== TASK TO COMPLETE ==
Make an exact copy of the listing below.
>> start GIVEN INFORMATION
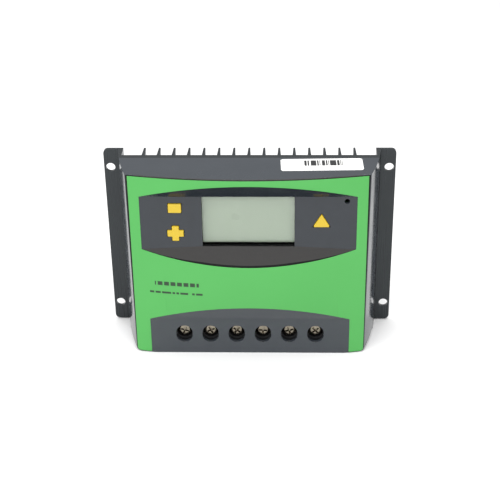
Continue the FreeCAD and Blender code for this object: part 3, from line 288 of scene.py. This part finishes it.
# %% Heat sink
def black_anodised_aluminium():
    """Black with a satin sheen, and faint straight lines that the die left."""
    material, tree, shader = new_material("black_anodised_aluminium", "24292c", Metallic=0.3, Roughness=0.28)
    lines = noise(tree, 0.7, 3.0, stretch=(1, 1, 0.01))
    clouds = noise(tree, 25, 3.0)
    tree.links.new(between(tree, lines, 0.25, 0.33), shader.inputs["Roughness"])
    tree.links.new(tint(tree, clouds, "22272a", "2b3033"), shader.inputs["Base Color"])
    bump(tree, shader, lines, 0.005, 0.4)
    return material


refined("heat_sink", "heat_sink_extrusion", [black_anodised_aluminium()], edge_mm=0.3)

# %% [markdown]
# ## The cover: moulded ABS in three finishes, and painted shade
# The mould is polished where it forms the walls, so they mirror the white room. The slope under the
# display was grained to hide finger marks. The panel round it is glossier and a shade darker.
# The front under the film and the edges of the display's opening are painted almost black. This is
# painted shade, partly the real dark rim, and it shows only as thin lines. The moulding could be cut
# into four pieces, but it is one piece on the real object, so it stays one here: each face gets its
# finish from the direction it looks in and from its place.

# %% Cover materials
GRAIN_SPACING = 0.45


def polished_abs():
    """Smooth dark plastic that mirrors the room, slightly cloudy."""
    material, tree, shader = new_material("polished_dark_abs", "33383e", Roughness=0.14, IOR=1.53)
    clouds = noise(tree, 12, 4.0)
    tree.links.new(between(tree, clouds, 0.10, 0.18), shader.inputs["Roughness"])
    tree.links.new(tint(tree, clouds, "32373d", "393e44"), shader.inputs["Base Color"])
    bump(tree, shader, noise(tree, 2.5, 2.0), 0.006, 0.3)
    return material


def shade_black_abs():
    """Painted shade: almost black, for the front under the film and the edges of the display's opening."""
    material, tree, shader = new_material("painted_shade_black_abs", "08090a", Roughness=0.5, Specular_IOR_Level=0.2)
    clouds = noise(tree, 6, 3.0)
    tree.links.new(tint(tree, clouds, "070809", "0b0c0e"), shader.inputs["Base Color"])
    tree.links.new(between(tree, clouds, 0.45, 0.55), shader.inputs["Roughness"])
    return material


def darker_panel_abs():
    """The panel round the display: the same plastic, glossier and a shade darker."""
    material, tree, shader = new_material("darker_display_panel", "252a30", Roughness=0.1, IOR=1.5)
    clouds = noise(tree, 10, 4.0)
    tree.links.new(tint(tree, clouds, "22272d", "292e35"), shader.inputs["Base Color"])
    tree.links.new(between(tree, clouds, 0.07, 0.14), shader.inputs["Roughness"])
    bump(tree, shader, noise(tree, 3.0, 2.0), 0.004, 0.25)
    return material


def grained_abs():
    """Matt dark plastic with a rough spark grain."""
    material, tree, shader = new_material("grained_dark_abs", "373636", Roughness=0.6, IOR=1.53)
    # Real spark grain is about 0.2 mm; it is drawn over twice as coarse so that it shows.
    grain = noise(tree, GRAIN_SPACING, 3.0)
    tree.links.new(between(tree, grain, 0.5, 0.75), shader.inputs["Roughness"])
    tree.links.new(tint(tree, grain, "141313", "302e2d"), shader.inputs["Base Color"])
    bump(tree, shader, grain, 0.12, 0.8)
    return material


print("grain drawn every", GRAIN_SPACING, "mm")

# %% Cover finishes, face by face
POLISHED, GRAINED, SHADE_BLACK, DARKER_PANEL = 0, 1, 2, 3
FRONT_RADIUS = 0.365                     # the front's curve, in metres
FRONT_DEPTH = 0.04805                    # the front's distance from the wall at its middle
FRONT_LEAN = math.tan(math.radians(1.17))
FRONT_TOLERANCE = 0.6 * MM
OPENING_TOLERANCE = 0.1 * MM
RECESS_HALF_WIDTH = 70 * MM
RECESS_LOWER_END = 2 * MM
PANEL_DEPTH = 36 * MM                    # the display panel stands further from the wall than this
TO_THE_FRONT = -0.9                      # normal.y of a face that looks straight forwards, or less
PARTLY_FORWARDS = -0.2
SIDEWAYS = 0.1
UPWARDS = 0.3                            # normal.z of a slope that looks up, or more
window_low, window_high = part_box("display_window")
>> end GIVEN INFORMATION
== WORKED SOLUTION ==
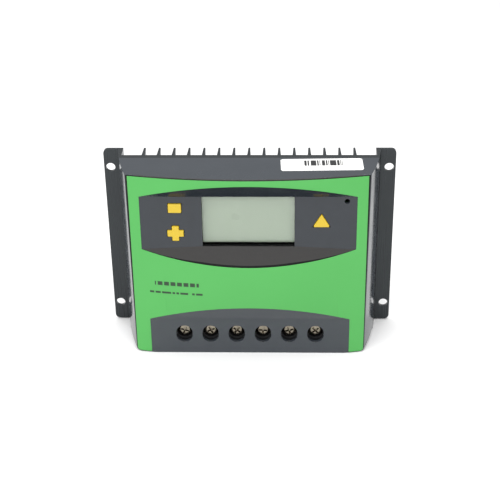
Continue the FreeCAD and Blender code for this object: part 3, from line 288 of scene.py. This part finishes it.
# %% Heat sink
def black_anodised_aluminium():
    """Black with a satin sheen, and faint straight lines that the die left."""
    material, tree, shader = new_material("black_anodised_aluminium", "24292c", Metallic=0.3, Roughness=0.28)
    lines = noise(tree, 0.7, 3.0, stretch=(1, 1, 0.01))
    clouds = noise(tree, 25, 3.0)
    tree.links.new(between(tree, lines, 0.25, 0.33), shader.inputs["Roughness"])
    tree.links.new(tint(tree, clouds, "22272a", "2b3033"), shader.inputs["Base Color"])
    bump(tree, shader, lines, 0.005, 0.4)
    return material


refined("heat_sink", "heat_sink_extrusion", [black_anodised_aluminium()], edge_mm=0.3)

# %% [markdown]
# ## The cover: moulded ABS in three finishes, and painted shade
# The mould is polished where it forms the walls, so they mirror the white room. The slope under the
# display was grained to hide finger marks. The panel round it is glossier and a shade darker.
# The front under the film and the edges of the display's opening are painted almost black. This is
# painted shade, partly the real dark rim, and it shows only as thin lines. The moulding could be cut
# into four pieces, but it is one piece on the real object, so it stays one here: each face gets its
# finish from the direction it looks in and from its place.

# %% Cover materials
GRAIN_SPACING = 0.45


def polished_abs():
    """Smooth dark plastic that mirrors the room, slightly cloudy."""
    material, tree, shader = new_material("polished_dark_abs", "33383e", Roughness=0.14, IOR=1.53)
    clouds = noise(tree, 12, 4.0)
    tree.links.new(between(tree, clouds, 0.10, 0.18), shader.inputs["Roughness"])
    tree.links.new(tint(tree, clouds, "32373d", "393e44"), shader.inputs["Base Color"])
    bump(tree, shader, noise(tree, 2.5, 2.0), 0.006, 0.3)
    return material


def shade_black_abs():
    """Painted shade: almost black, for the front under the film and the edges of the display's opening."""
    material, tree, shader = new_material("painted_shade_black_abs", "08090a", Roughness=0.5, Specular_IOR_Level=0.2)
    clouds = noise(tree, 6, 3.0)
    tree.links.new(tint(tree, clouds, "070809", "0b0c0e"), shader.inputs["Base Color"])
    tree.links.new(between(tree, clouds, 0.45, 0.55), shader.inputs["Roughness"])
    return material


def darker_panel_abs():
    """The panel round the display: the same plastic, glossier and a shade darker."""
    material, tree, shader = new_material("darker_display_panel", "252a30", Roughness=0.1, IOR=1.5)
    clouds = noise(tree, 10, 4.0)
    tree.links.new(tint(tree, clouds, "22272d", "292e35"), shader.inputs["Base Color"])
    tree.links.new(between(tree, clouds, 0.07, 0.14), shader.inputs["Roughness"])
    bump(tree, shader, noise(tree, 3.0, 2.0), 0.004, 0.25)
    return material


def grained_abs():
    """Matt dark plastic with a rough spark grain."""
    material, tree, shader = new_material("grained_dark_abs", "373636", Roughness=0.6, IOR=1.53)
    # Real spark grain is about 0.2 mm; it is drawn over twice as coarse so that it shows.
    grain = noise(tree, GRAIN_SPACING, 3.0)
    tree.links.new(between(tree, grain, 0.5, 0.75), shader.inputs["Roughness"])
    tree.links.new(tint(tree, grain, "141313", "302e2d"), shader.inputs["Base Color"])
    bump(tree, shader, grain, 0.12, 0.8)
    return material


print("grain drawn every", GRAIN_SPACING, "mm")

# %% Cover finishes, face by face
POLISHED, GRAINED, SHADE_BLACK, DARKER_PANEL = 0, 1, 2, 3
FRONT_RADIUS = 0.365                     # the front's curve, in metres
FRONT_DEPTH = 0.04805                    # the front's distance from the wall at its middle
FRONT_LEAN = math.tan(math.radians(1.17))
FRONT_TOLERANCE = 0.6 * MM
OPENING_TOLERANCE = 0.1 * MM
RECESS_HALF_WIDTH = 70 * MM
RECESS_LOWER_END = 2 * MM
PANEL_DEPTH = 36 * MM                    # the display panel stands further from the wall than this
TO_THE_FRONT = -0.9                      # normal.y of a face that looks straight forwards, or less
PARTLY_FORWARDS = -0.2
SIDEWAYS = 0.1
UPWARDS = 0.3                            # normal.z of a slope that looks up, or more
window_low, window_high = part_box("display_window")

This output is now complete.